Exemplo disso é a exposição “Uma menina não” que aconteceu pela primeira vez em Julho de 2018 em Viseu nos Jardins Efémeros, um projeto interdisciplinar que teve nessa edição como fio condutor o corpo. Numa lógica que Rosário Pinheiro não aceita, o corpo não pertence à mulher, não sem cumprir certas regras. Daí a linguagem irónica e desafiadora que imprime às ilustrações que faz a frases como uma menina não assobia, uma menina não anda sozinha na rua, uma menina não diz palavrões, uma menina não pode seduzir, uma menina não…
A exposição teve a sua segunda edição no Tribunal Judicial de Santo Tirso no âmbito das comemorações do Dia Internacional pela Eliminação da Violência Contra as Mulheres que se celebra a 25 de novembro. Numa iniciativa promovida conjuntamente pela Câmara Municipal de Santo Tirso, a Rede Social e a Irmandade e Santa Casa da Misericórdia de Santo Tirso, “Uma menina não” foi inaugurada a 23 de novembro e manteve-se até 7 de dezembro, com entrada gratuita. 50% do valor dos trabalhos reverteu para a Casa Abrigo para Vítimas de Violência Doméstica da Irmandade e Santa Casa da Misericórdia de Santo Tirso.

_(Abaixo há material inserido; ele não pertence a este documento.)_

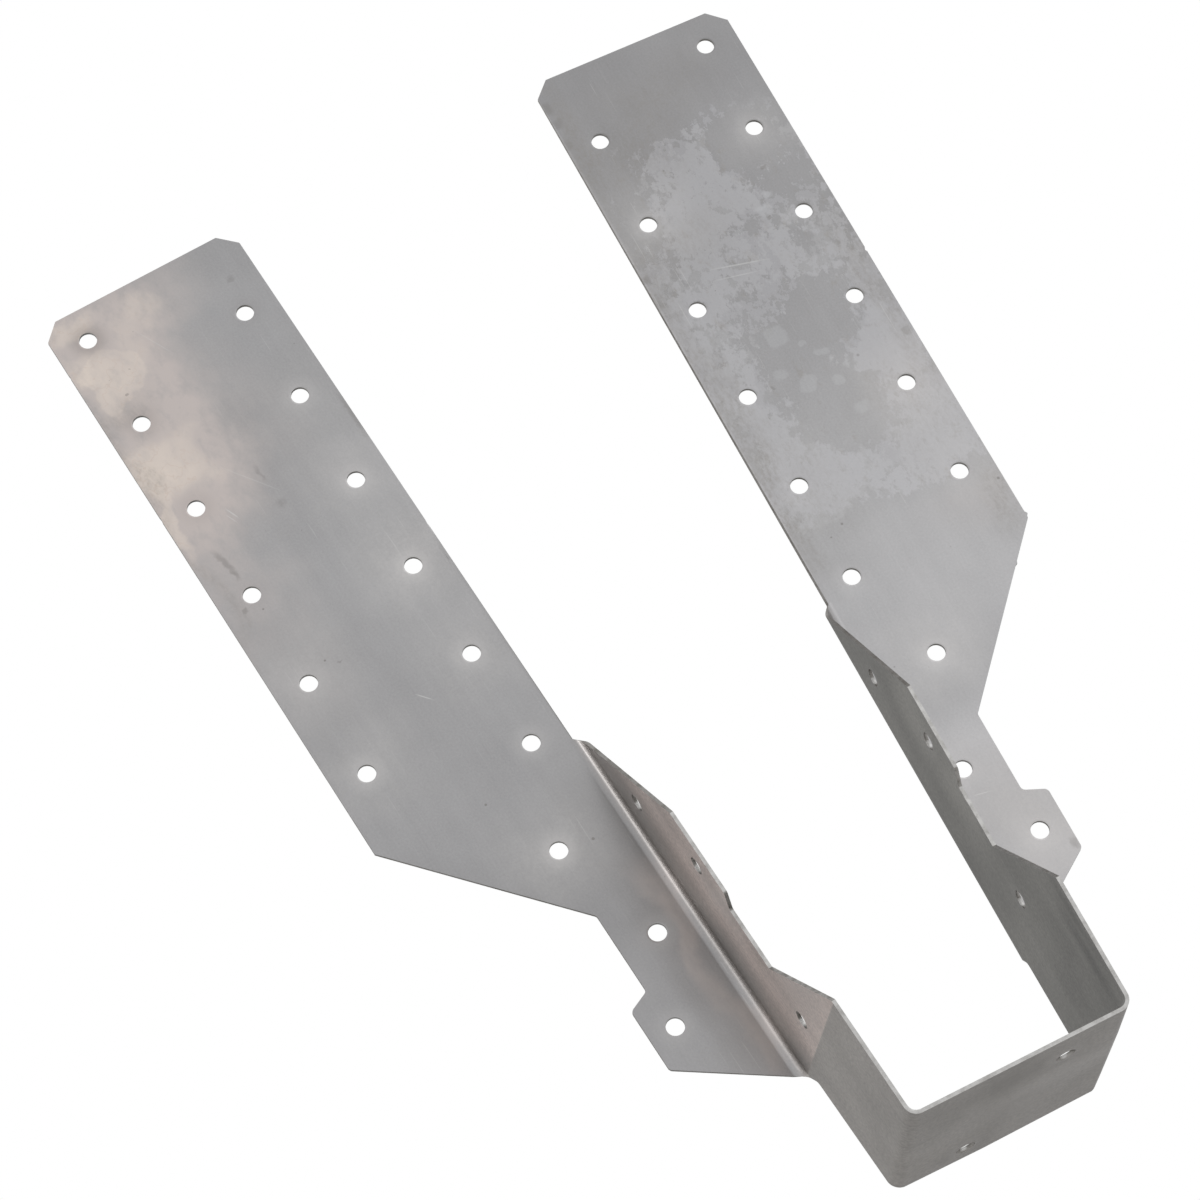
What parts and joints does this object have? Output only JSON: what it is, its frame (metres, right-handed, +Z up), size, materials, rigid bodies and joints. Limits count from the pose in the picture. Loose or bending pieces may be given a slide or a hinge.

Num tempo em que se impõe ouvir as mulheres, Rosário Pinheiro permite-o de forma irrepreensível, já que as frases ilustradas são as respostas dadas por meninas/mulheres entre os 15 e os 60 anos, acolhidas na Casa Abrigo de Santo Tirso, à pergunta “o que é que já te disseram que não podias fazer só por seres menina/mulher?”, conduzindo à reflexão sobre as infinitas regras que são impostas à mulher só porque o é e à problemática das desigualdades de género. E mais do que a reflexão, Rosário pretende uma mudança de paradigma porque, na sua perspetiva, não há nada que uma menina não possa só por ser menina.
As frases ilustradas, que Rosário reuniu num bloco pequeno, pouco maior que a palma da sua mão, tornaram-se grandes com a expressividade que lhes conferiu. Todas elas foram representadas por desenhos que o lápis na mão esquerda de Rosário traçou quer no papel quer em panos de linho. A tinta de água para o papel e os acessórios têxteis para o linho fizeram o resto, culminando em 26 peças que conferiram uma nova dinâmica à casa da Justiça. Durante 2 semanas aquelas paredes fizeram-se de desenhos e de arte, como a parede do atelier de Rosário que não tem uma obra sua, o que se poderia estranhar, mas que lhe pertence e lhe diz respeito.
No espaço onde se cultiva a Justiça, a exposição permitiu a quem a visitou questionar o que precede tantas injustiças. Como tantas coisas na vida da designer, o caminho que trilha não é óbvio mas percorre a lógica da arte como pensamento e intervenção. Afinal, Rosário Pinheiro só se sente realizada quando as suas ilustrações vão para lá de um rasgo criativo.